What the task requires »
Reproduce each line of the listing exactly.

Data segment »
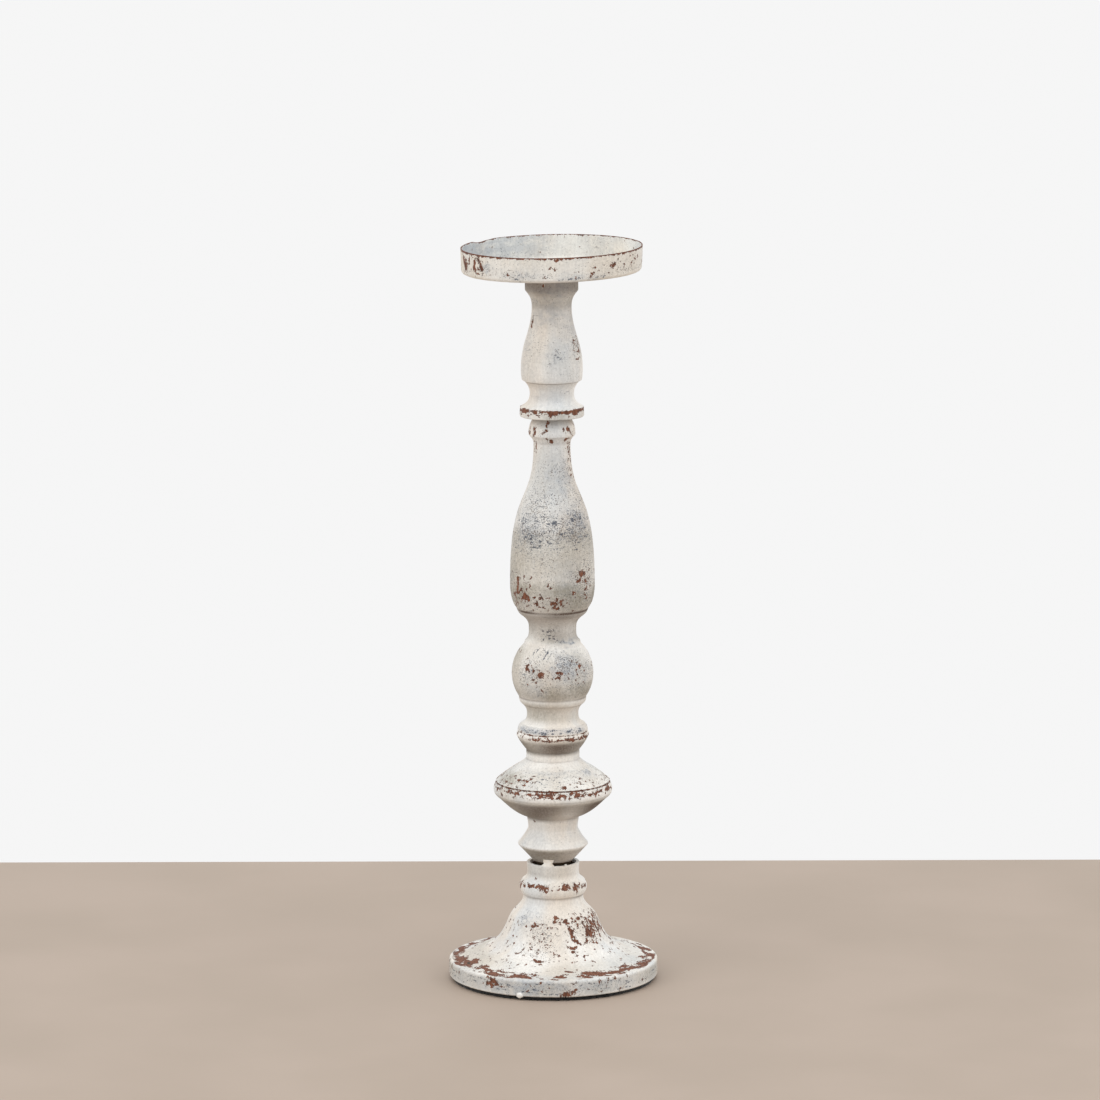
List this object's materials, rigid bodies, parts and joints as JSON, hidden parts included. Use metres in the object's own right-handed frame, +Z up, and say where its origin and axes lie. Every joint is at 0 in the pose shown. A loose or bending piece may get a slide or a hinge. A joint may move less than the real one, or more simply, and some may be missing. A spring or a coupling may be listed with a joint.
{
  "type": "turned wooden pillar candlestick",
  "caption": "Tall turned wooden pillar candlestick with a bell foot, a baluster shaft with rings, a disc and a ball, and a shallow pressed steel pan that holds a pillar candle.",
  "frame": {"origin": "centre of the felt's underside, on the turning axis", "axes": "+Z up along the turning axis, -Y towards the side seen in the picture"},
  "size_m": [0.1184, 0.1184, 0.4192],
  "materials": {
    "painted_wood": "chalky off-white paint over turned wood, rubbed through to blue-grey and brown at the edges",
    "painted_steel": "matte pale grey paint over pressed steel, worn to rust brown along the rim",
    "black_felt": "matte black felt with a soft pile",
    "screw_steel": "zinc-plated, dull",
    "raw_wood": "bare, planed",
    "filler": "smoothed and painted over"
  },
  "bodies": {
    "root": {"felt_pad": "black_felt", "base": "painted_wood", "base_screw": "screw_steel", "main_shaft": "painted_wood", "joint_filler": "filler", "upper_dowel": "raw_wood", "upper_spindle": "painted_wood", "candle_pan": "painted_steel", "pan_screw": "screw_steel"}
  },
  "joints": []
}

Task result »
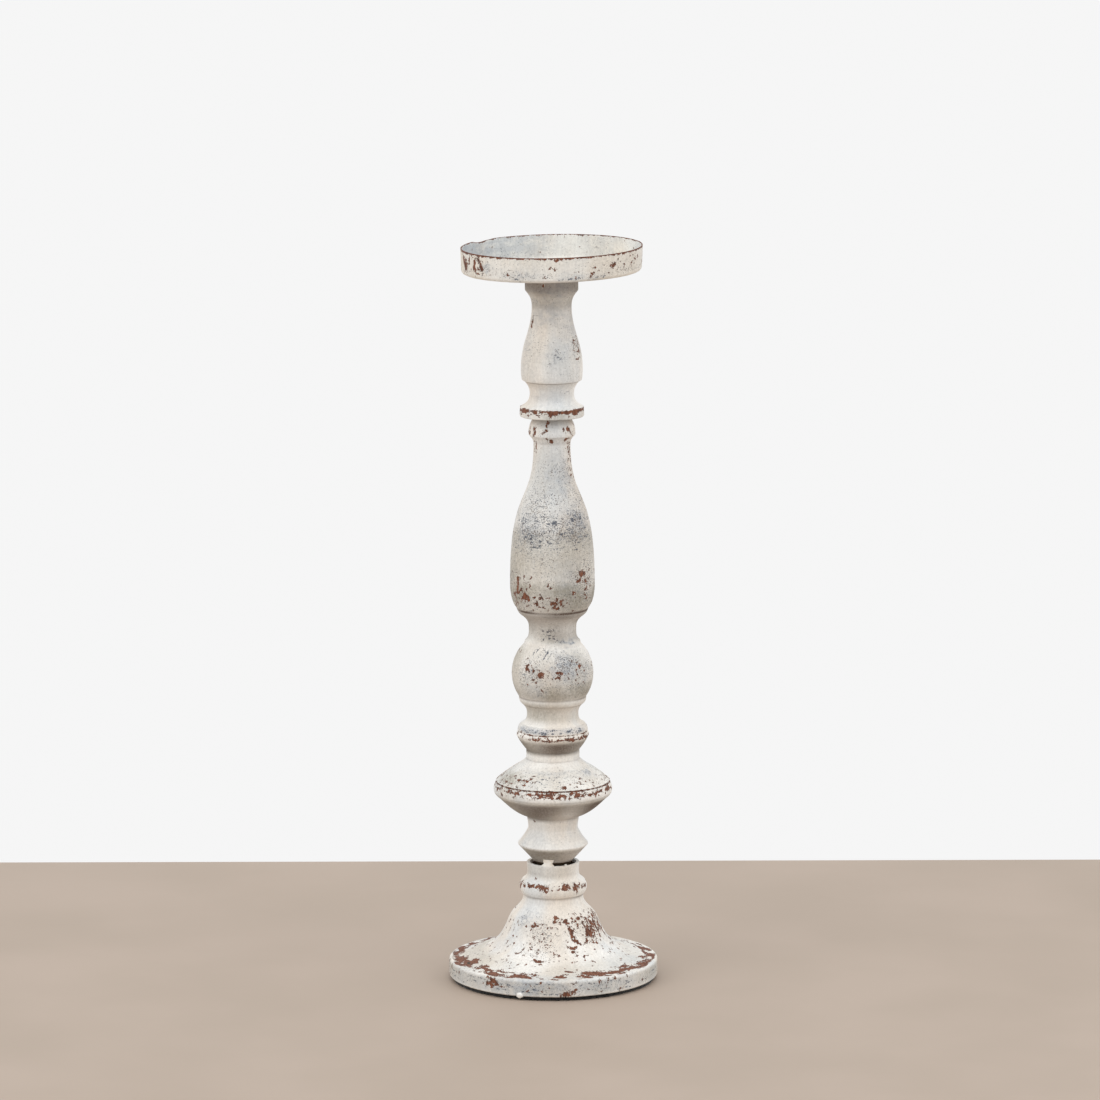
List this object's materials, rigid bodies, parts and joints as JSON, hidden parts included. Use metres in the object's own right-handed frame, +Z up, and say where its origin and axes lie. Every joint is at 0 in the pose shown. A loose or bending piece may get a slide or a hinge. A joint may move less than the real one, or more simply, and some may be missing. A spring or a coupling may be listed with a joint.
{
  "type": "turned wooden pillar candlestick",
  "caption": "Tall turned wooden pillar candlestick with a bell foot, a baluster shaft with rings, a disc and a ball, and a shallow pressed steel pan that holds a pillar candle.",
  "frame": {"origin": "centre of the felt's underside, on the turning axis", "axes": "+Z up along the turning axis, -Y towards the side seen in the picture"},
  "size_m": [0.1184, 0.1184, 0.4192],
  "materials": {
    "painted_wood": "chalky off-white paint over turned wood, rubbed through to blue-grey and brown at the edges",
    "painted_steel": "matte pale grey paint over pressed steel, worn to rust brown along the rim",
    "black_felt": "matte black felt with a soft pile",
    "screw_steel": "zinc-plated, dull",
    "raw_wood": "bare, planed",
    "filler": "smoothed and painted over"
  },
  "bodies": {
    "root": {"felt_pad": "black_felt", "base": "painted_wood", "base_screw": "screw_steel", "main_shaft": "painted_wood", "joint_filler": "filler", "upper_dowel": "raw_wood", "upper_spindle": "painted_wood", "candle_pan": "painted_steel", "pan_screw": "screw_steel"}
  },
  "joints": []
}